Sorry, that was a bit over the top, but you see what I mean? I sense a sort of
self-fulfilling prophecy in what you're saying. If you believe you can't do
it, then _you can't do it_. Leadership and control has nothing to do with
firmness of language and body language. Leadership and control has everything
to do with _clear_ communication, not necessarily aggressive communication.
Aggressive communication makes people leave. Leadership is communicating your
vision and finding agreement, and only overruling them if you've discussed the
issue at hand but can't find agreement.

You might consider looking for a technical co-founder. Someone you'll give
something like 30% equity to, but no salary.

On to another issue:

 _You need to launch._ Think about how this sounds from an investor's point of
view: "I've worked on this project for several years alone. I think there are
customers for it, but I've never launched it so I don't know if there are
actually any customers for it. I'm running out of money..." I would not
invest. You will have a lot of trouble finding investment. And if you do find
investment, it will probably be on extremely unfavorable terms (giving up
control, usually), because the investor will know/sense that you are desperate
for the money (in order to have leverage in a negotiation, you have to be in a
situation where the other party wants the deal _equally or more_ than you want
the deal).

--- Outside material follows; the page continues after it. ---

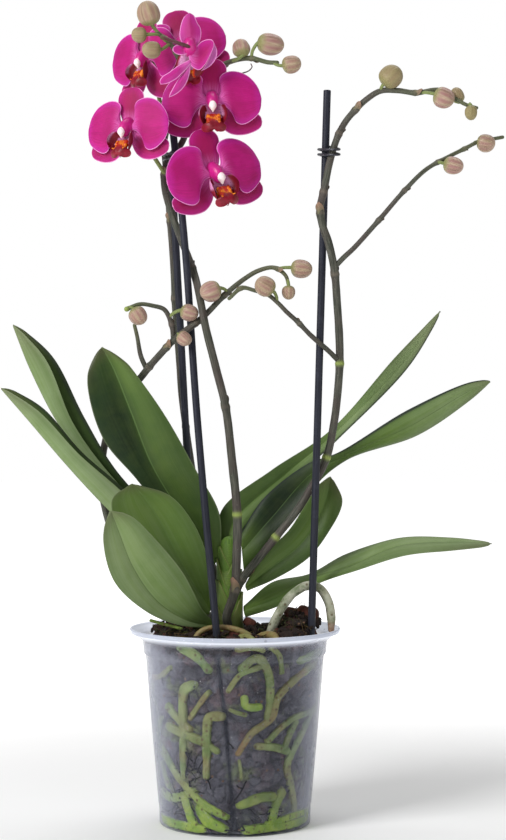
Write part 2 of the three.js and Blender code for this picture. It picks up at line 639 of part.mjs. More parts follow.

The attitude of "I've done the heavy lifting, and that's a bad
thing?" is the wrong attitude, because heavy lifting is useless if it doesn't
accomplish anything: as far as the investor knows, all the heavy lifting is
useless and won't ever generate money.

There are two reasons an investor will invest: 1) They believe in YOU, or 2)
They believe in the product. You can fulfill criteria #1 by having social
proof that demonstrates your brilliance (i.e. Harvard PhD, famous researcher),
having a strong team with you of experienced programmers, or having experience
starting profitable companies. Criteria #2 is NOT solved by having a great
idea; it is only solved by having growth (users or revenue, doesn't matter as
long as there is tangible growth).

------
ibudiallo
I think it is time you launch your project. You are finding all kind of
excuses before the product is even out. Launch it, have people here at HN help
you beta test it. Show it in relevant forums. You either fail or you succeed.